On April 2, Environment and Climate Change Canada (ECCC) tabled a report on Canada’s changing climate.
The effects of climate change can seem abstract and far off, but that is not the case in this country. Canada is already seeing its climate change. And according to the report, these changes are only unfortunately just beginning, and their effects will only become more pronounced over time.
Canada: warming twice as fast as the global average
The effects of climate change on Canada’s climate are irreversible, but we can still limit the amount of warming in order to avoid the most catastrophic effects. The report’s authors considered two scenarios: one where global emissions are kept below the 2°C temperature limit set by the Paris Agreement and the other one, the status quo.
Not considered in the report, was a scenario where the temperature increase would be limited to 1.5°C, the threshold for avoiding the most catastrophic effects of climate change.
The ECCC report indicates that regardless of the scenario, Canada will warm twice as fast as the global average, an increase that will be felt particularly during winter. Since 1948, Canada’s average annual temperature has already climbed by 1.7°C.
Effects on our daily lives
Extremely high temperatures – such as the heat waves across the country in the summer of 2018 – will become more frequent and intense. This increase in heat wave severity will contribute to a higher risk of drought and forest fires.

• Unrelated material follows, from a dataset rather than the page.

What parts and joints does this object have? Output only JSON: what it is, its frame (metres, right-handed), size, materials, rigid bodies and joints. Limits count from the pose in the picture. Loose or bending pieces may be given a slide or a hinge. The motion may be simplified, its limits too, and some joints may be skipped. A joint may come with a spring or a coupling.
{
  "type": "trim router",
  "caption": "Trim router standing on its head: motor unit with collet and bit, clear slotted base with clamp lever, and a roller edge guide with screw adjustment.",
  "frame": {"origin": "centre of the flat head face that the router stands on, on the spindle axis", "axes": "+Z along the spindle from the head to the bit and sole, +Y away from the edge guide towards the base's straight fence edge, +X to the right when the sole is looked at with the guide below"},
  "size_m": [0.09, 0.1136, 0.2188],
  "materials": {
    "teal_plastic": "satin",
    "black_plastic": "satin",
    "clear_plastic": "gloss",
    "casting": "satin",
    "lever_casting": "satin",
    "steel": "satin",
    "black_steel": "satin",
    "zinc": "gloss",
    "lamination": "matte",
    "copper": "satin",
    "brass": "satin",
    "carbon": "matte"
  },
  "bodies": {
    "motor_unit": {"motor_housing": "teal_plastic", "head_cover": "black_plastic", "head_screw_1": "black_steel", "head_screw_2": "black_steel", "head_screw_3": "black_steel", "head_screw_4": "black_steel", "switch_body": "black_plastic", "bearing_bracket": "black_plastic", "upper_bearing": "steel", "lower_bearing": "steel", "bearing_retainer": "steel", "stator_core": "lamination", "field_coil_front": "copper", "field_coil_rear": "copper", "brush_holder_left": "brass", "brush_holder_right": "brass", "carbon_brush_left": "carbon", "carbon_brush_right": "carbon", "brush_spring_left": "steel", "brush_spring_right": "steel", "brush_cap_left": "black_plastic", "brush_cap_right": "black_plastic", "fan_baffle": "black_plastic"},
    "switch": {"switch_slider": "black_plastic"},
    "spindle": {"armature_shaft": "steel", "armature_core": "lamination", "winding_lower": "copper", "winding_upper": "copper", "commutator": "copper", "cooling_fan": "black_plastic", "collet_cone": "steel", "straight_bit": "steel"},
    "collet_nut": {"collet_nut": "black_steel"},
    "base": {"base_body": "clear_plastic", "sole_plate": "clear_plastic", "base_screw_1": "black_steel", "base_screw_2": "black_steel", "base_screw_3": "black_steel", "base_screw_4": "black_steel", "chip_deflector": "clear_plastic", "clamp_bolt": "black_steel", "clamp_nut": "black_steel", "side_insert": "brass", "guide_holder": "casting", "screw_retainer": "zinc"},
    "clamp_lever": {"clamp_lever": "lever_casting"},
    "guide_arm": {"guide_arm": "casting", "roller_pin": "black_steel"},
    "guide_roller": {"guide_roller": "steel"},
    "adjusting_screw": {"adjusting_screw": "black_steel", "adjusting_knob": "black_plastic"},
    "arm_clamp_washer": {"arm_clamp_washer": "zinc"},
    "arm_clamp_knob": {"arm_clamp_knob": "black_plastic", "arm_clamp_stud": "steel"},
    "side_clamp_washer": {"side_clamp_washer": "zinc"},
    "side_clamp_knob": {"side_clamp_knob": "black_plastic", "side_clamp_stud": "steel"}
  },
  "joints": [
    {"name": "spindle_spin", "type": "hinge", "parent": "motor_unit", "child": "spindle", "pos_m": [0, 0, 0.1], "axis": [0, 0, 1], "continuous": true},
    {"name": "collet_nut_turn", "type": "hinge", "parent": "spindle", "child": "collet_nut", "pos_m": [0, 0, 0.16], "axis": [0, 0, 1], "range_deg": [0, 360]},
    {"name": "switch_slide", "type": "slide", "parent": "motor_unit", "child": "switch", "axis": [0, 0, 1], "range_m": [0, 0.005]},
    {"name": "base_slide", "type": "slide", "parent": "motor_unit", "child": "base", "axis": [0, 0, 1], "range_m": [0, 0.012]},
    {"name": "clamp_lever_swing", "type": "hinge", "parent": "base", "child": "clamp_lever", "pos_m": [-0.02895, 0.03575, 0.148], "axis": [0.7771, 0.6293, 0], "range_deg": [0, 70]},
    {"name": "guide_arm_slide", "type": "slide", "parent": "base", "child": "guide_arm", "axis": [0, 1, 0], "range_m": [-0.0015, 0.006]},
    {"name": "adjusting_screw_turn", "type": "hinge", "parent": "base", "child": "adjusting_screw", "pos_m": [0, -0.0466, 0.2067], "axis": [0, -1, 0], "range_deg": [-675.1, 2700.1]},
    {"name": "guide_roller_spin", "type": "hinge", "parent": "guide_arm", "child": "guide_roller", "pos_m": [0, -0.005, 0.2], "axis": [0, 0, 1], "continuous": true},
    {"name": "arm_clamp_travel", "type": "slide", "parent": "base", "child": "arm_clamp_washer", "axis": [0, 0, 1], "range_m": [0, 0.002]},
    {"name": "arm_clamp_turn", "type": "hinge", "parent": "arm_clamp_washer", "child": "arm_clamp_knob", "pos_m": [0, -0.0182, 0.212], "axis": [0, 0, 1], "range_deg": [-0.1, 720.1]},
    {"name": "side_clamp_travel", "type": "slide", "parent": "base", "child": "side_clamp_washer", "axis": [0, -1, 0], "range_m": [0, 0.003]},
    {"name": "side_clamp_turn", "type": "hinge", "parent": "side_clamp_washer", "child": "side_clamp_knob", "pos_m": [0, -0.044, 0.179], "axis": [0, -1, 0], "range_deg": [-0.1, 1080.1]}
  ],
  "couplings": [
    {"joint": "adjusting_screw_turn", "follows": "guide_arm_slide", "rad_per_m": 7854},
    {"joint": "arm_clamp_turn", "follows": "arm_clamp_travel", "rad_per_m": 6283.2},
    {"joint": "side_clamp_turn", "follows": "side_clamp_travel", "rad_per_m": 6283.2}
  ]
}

Our relationship with water will also be affected: heavier precipitation, especially in winter, will increase the risk of urban flooding. Earlier ice melts will lead to lighter runoffs in summer. All of this increases the risks of the above-mentioned droughts and forest fires…
Rising global sea levels coupled with melting ice and permafrost will increase sea levels on the East and West coast of Canada and in the Beaufort Sea, while lowering them in the Hudson Bay.
It’s not just our ski seasons that are at risk, but also our access to water, the sustainability of our coastal communities, our agricultural harvests and food security. These factors, along with the growing frequency of extreme climate events, will have a dramatic effect on our lives. It’s today’s young people that will have to pick up the tab, estimated at $91 billion a year by 2050.
A question of political will
While these developments may seem discouraging, we still have a choice. We can put in place ambitious public policies and intensify our efforts to meet the commitments made in Paris. Under the Pan-Canadian Framework on Clean Growth and Climate Change, we will not reach our GHG reduction target within the 2030 timeline; we’re currently deviated from our Paris commitments by 103 Mt of CO2 equivalent.
In the eyes of Canada’s young people, this lack of political will is not only irresponsible, it is a threat to our future. The very day after the Canada’s Changing Climate Report was officially tabled on April 2, the Office of the Auditor General of Canada’ Commissioner of the Environment and Sustainable Development indicated in her new report that “the government is not ready to adapt to a changing climate.”
How can we justify this disconnect between our scientific knowledge on the future of the planet and the absence of political leadership needed to effect a true energy transition?
Canada’s youth demand concrete, immediate action on the climate
This is why youth are mobilizing, week after week. They are following Greta Thunberg’s lead by walking out of school on Fridays and marching in the streets to demand action on climate change. On March 15, 150,000 young people and their allies flooded the streets of Montreal, asking: “Why should study when our future is uncertain?”; and “Why bother with an education when governments don’t listen to educated people?”.
ENvironnement JEUnesse (ENJEU), an environmental education organization for Quebec’s young people, filed a class action lawsuit last November in the Quebec Superior Court on behalf of Quebecers aged 35 and younger, seeking authorization to sue the federal government for having violated young people’s basic rights through its inaction on climate change. Governments around the world are facing a growing number of such lawsuits – over 1,000 at last count!
Also a question of social and intergenerational justice
Climate change is not simply an environmental issue; it also involves social and intergenerational justice. While the threat of climate change is starting to be felt in many of our lives, some communities have been dealing with it for centuries. It is essential that this debate forces society to reflect on the disproportionate burden the exposure to environmental risks has imposed on marginalized communities, including Indigenous and racialized peoples. That is why intersectional approaches, like those in the Green New Deal (proposed by the Sunrise Movement, a grassroots political youth group, and championed in Congress by the youngest Congressperson in history, Alexandria Ocasio-Cortez), are supported by a majority of millennial electors.
Not too late… but time is running out
If there is one thing to take away from the ECCC report, it’s this statement by Marjorie Sheperd, Director of ECCC’s Climate Research Division: “Together, we can still determine how much more warming we will allow.” We can still, as a society, choose to comply with the Paris Agreement. If we don’t, the subtext is clear: our future, the future of Canada’s young people, is worth less than that of the other generations. I prefer to choose hope.